TASK TO CARRY OUT
What lies from the line containing "lip_collar();" through the line containing "obj.matrix_parent_inverse = Matrix.Identity(4)"? Print exactly those lines, with both ends, and no others.

INPUT FOR THIS TASK

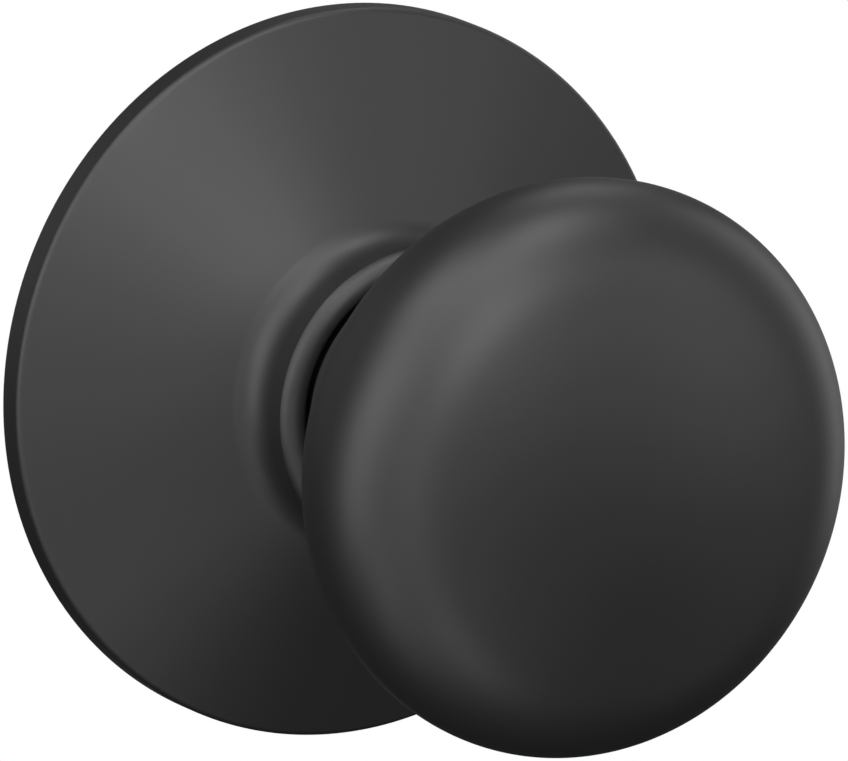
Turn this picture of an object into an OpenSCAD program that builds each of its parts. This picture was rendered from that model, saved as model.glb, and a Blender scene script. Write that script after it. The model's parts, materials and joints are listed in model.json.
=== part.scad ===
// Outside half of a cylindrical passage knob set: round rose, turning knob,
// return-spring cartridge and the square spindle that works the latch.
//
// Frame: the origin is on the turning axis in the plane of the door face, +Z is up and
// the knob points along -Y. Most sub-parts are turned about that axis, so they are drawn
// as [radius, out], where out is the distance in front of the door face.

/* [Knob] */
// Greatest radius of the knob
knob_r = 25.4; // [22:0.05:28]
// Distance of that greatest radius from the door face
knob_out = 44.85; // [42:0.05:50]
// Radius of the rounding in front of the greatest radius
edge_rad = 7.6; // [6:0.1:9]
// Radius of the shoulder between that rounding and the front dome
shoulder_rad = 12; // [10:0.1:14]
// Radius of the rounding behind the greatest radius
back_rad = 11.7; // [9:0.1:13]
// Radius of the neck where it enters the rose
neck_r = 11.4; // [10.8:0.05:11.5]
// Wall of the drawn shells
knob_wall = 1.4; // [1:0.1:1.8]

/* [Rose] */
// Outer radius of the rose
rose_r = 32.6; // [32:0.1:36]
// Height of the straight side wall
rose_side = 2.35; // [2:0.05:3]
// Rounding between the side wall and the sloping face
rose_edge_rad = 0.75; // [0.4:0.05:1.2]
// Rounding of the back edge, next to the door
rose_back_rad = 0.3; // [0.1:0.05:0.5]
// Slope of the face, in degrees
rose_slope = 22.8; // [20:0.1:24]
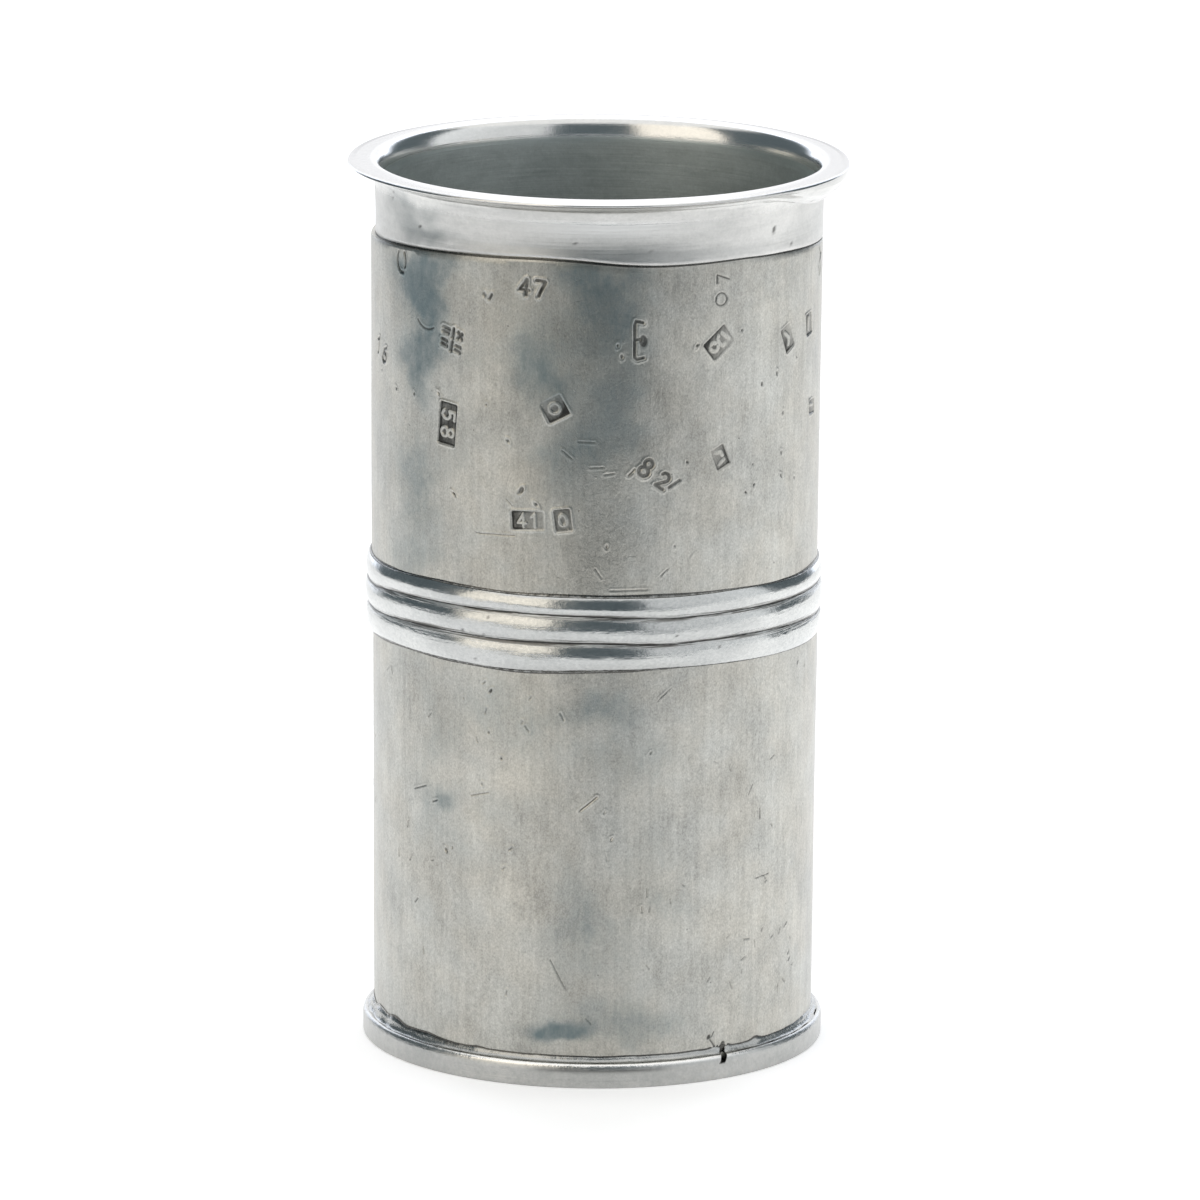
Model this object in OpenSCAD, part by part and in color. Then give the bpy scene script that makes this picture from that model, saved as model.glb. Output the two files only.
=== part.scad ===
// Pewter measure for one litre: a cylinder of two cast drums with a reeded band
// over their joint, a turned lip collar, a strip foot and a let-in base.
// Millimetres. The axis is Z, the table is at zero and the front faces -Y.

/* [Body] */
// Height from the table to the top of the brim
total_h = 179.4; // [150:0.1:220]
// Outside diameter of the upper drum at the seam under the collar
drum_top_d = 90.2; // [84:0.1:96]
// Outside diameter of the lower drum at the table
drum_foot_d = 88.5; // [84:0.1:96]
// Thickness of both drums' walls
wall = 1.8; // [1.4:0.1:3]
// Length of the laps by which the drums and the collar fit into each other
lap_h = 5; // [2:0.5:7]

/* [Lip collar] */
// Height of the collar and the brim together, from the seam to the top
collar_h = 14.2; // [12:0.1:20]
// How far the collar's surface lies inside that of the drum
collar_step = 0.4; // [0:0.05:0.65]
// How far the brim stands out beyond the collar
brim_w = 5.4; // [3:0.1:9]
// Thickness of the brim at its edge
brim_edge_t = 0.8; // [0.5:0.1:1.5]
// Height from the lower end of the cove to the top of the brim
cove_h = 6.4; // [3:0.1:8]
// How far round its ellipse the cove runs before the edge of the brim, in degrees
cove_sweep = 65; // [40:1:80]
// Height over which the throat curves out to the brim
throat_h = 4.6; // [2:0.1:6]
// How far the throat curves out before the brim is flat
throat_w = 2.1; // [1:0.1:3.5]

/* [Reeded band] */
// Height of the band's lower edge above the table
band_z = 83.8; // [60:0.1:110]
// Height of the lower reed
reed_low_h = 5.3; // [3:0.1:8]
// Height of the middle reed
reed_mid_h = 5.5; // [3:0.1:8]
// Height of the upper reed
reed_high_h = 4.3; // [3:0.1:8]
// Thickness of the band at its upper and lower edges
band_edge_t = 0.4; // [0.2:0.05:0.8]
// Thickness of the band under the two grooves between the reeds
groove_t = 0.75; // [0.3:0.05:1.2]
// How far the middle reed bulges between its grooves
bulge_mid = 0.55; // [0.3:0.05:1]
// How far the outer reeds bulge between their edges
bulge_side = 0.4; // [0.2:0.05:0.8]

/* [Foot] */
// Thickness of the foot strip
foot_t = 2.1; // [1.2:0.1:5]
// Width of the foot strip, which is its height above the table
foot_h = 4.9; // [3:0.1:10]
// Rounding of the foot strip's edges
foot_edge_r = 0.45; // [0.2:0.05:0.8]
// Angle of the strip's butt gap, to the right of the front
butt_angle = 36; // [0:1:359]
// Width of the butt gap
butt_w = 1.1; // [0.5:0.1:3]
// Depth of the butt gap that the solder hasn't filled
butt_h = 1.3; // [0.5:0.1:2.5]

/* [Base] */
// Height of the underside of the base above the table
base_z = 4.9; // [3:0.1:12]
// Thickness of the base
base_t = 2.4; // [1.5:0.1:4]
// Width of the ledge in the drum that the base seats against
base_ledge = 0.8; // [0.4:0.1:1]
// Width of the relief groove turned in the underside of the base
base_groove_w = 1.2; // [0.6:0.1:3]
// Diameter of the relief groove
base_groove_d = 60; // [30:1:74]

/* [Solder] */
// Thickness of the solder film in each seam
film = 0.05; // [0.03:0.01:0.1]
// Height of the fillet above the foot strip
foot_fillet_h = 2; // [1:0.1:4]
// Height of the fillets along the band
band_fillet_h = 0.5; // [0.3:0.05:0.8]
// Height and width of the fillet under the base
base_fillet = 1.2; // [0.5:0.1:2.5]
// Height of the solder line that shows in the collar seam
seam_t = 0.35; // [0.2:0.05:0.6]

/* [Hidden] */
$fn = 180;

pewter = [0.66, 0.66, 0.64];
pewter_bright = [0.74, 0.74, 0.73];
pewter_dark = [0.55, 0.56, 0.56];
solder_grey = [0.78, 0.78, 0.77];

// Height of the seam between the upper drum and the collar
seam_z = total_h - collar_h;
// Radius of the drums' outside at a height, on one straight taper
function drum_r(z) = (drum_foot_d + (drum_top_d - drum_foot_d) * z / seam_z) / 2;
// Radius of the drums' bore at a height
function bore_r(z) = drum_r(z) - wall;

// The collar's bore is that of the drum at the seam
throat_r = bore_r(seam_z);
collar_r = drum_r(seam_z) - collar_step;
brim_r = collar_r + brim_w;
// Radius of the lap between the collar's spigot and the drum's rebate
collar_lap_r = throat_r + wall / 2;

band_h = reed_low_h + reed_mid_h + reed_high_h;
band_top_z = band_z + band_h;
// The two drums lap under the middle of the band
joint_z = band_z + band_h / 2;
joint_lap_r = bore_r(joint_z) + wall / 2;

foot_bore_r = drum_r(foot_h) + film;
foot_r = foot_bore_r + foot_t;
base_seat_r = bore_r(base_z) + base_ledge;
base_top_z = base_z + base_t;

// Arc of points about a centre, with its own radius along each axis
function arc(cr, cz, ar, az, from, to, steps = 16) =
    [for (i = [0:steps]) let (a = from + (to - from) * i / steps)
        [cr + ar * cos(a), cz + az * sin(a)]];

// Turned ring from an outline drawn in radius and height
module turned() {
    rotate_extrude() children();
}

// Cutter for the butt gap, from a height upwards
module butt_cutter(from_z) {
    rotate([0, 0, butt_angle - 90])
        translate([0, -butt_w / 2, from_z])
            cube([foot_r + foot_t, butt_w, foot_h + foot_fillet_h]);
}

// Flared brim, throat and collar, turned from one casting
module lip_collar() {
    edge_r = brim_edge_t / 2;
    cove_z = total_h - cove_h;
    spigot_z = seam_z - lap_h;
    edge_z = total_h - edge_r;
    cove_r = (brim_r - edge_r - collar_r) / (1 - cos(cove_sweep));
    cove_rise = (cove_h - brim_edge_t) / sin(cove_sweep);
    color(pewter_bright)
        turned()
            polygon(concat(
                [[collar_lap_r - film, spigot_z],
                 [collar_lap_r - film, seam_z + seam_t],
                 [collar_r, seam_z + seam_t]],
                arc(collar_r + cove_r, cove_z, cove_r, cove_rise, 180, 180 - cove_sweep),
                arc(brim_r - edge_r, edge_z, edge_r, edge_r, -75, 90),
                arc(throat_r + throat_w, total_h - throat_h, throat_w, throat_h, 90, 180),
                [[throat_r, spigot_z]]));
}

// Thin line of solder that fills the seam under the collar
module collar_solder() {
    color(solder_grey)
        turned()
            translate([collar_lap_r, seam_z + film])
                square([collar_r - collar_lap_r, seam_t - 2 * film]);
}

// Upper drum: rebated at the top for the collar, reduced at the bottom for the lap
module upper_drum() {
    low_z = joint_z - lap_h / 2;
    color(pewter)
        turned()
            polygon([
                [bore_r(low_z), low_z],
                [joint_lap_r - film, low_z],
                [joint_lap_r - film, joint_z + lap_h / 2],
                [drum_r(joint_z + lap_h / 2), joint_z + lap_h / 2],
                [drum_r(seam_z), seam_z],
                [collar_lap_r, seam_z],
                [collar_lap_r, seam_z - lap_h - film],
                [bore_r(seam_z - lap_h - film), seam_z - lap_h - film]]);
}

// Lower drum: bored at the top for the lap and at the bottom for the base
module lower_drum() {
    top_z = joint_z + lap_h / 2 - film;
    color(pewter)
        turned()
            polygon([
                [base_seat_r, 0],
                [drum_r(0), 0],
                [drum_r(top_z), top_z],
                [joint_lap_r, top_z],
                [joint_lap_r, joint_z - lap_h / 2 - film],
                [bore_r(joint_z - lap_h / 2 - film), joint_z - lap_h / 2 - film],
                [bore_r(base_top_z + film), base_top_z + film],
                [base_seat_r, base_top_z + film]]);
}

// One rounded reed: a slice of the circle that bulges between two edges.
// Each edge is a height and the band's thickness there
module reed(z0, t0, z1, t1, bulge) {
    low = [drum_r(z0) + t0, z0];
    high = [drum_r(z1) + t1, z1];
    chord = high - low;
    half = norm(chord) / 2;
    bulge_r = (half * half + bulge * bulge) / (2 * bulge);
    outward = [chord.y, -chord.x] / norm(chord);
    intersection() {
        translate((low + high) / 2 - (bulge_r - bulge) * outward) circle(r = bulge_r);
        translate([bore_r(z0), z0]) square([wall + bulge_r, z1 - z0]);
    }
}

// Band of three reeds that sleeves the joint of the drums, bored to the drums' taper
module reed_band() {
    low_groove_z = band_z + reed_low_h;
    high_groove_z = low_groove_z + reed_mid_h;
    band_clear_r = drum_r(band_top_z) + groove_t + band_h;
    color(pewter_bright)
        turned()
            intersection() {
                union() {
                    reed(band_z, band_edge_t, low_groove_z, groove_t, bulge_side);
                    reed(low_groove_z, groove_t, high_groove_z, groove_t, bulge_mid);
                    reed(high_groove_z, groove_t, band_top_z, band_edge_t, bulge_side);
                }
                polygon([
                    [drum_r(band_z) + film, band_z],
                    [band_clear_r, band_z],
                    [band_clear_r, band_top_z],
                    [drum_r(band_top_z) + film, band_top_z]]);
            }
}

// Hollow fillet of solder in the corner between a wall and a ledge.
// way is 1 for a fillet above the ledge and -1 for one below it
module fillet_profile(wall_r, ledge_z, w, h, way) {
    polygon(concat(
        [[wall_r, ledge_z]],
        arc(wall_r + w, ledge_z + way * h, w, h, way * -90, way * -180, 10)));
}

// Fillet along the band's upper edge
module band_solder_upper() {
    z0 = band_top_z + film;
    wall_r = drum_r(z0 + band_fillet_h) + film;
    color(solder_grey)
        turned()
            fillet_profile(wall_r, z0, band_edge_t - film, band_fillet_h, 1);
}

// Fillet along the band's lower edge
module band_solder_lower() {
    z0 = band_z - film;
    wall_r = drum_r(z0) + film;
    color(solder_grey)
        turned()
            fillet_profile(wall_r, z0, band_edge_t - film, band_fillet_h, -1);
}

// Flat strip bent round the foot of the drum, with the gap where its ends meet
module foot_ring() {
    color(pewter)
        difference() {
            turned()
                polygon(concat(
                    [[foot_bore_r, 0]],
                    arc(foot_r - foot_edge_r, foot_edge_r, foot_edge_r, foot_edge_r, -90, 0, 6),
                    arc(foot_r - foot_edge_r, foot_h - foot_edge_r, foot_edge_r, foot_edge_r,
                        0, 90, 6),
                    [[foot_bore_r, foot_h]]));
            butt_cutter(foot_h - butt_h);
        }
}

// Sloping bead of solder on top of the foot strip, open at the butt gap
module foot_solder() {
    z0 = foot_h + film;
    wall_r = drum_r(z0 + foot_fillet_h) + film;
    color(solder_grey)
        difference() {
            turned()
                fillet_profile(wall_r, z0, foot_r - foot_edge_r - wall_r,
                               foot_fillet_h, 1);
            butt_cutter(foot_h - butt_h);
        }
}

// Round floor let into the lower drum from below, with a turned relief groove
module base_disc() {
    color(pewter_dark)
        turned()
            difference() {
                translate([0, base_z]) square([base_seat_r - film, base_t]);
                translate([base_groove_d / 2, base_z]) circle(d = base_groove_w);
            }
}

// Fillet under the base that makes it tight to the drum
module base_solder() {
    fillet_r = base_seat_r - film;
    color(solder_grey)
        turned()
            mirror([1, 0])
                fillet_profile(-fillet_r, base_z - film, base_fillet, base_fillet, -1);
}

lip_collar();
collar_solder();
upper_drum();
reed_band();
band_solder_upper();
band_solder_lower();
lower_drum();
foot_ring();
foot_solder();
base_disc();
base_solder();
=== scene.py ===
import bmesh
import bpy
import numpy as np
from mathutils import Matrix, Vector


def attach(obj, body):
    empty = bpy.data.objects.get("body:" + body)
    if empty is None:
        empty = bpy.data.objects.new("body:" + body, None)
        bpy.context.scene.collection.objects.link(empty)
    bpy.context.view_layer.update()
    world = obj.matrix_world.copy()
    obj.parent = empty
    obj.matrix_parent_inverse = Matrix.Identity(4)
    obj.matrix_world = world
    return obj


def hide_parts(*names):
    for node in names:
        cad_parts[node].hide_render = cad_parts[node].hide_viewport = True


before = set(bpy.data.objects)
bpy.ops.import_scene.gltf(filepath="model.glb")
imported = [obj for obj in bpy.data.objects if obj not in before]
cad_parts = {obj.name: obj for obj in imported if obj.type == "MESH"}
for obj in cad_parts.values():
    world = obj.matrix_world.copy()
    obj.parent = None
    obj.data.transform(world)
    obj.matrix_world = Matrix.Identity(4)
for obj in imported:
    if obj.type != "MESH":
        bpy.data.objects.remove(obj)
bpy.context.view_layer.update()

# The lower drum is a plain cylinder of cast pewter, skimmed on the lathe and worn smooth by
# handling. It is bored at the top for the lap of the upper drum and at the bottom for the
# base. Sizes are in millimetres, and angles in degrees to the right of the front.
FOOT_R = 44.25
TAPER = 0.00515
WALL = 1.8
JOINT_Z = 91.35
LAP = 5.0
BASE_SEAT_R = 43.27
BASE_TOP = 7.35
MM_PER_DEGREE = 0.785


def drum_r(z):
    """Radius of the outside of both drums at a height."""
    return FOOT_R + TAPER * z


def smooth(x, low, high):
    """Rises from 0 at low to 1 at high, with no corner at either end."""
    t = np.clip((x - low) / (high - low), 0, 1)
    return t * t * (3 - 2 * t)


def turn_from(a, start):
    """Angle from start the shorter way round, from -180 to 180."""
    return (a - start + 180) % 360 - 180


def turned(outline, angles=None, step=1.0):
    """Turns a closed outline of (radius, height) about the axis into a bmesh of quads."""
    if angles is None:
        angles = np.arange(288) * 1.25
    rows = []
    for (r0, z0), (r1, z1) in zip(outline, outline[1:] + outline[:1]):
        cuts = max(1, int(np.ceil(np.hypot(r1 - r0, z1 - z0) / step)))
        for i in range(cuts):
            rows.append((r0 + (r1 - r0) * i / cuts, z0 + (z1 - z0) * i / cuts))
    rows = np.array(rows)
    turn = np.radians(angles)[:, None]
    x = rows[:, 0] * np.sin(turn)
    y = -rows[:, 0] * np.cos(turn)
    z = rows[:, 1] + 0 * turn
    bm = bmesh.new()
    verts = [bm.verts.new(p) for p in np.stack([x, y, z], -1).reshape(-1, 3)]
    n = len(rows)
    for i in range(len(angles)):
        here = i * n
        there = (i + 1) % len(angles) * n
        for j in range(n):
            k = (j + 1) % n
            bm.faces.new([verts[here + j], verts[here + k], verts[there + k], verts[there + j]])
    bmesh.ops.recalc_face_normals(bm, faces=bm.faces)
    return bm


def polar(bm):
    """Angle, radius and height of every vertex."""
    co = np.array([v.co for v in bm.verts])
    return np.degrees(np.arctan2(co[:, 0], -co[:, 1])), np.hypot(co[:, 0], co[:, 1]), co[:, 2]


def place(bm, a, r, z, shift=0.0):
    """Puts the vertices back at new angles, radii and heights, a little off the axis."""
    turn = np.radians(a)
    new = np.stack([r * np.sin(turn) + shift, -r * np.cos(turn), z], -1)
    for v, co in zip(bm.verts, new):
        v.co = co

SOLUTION
lip_collar();
collar_solder();
upper_drum();
reed_band();
band_solder_upper();
band_solder_lower();
lower_drum();
foot_ring();
foot_solder();
base_disc();
base_solder();
=== scene.py ===
import bmesh
import bpy
import numpy as np
from mathutils import Matrix, Vector


def attach(obj, body):
    empty = bpy.data.objects.get("body:" + body)
    if empty is None:
        empty = bpy.data.objects.new("body:" + body, None)
        bpy.context.scene.collection.objects.link(empty)
    bpy.context.view_layer.update()
    world = obj.matrix_world.copy()
    obj.parent = empty
    obj.matrix_parent_inverse = Matrix.Identity(4)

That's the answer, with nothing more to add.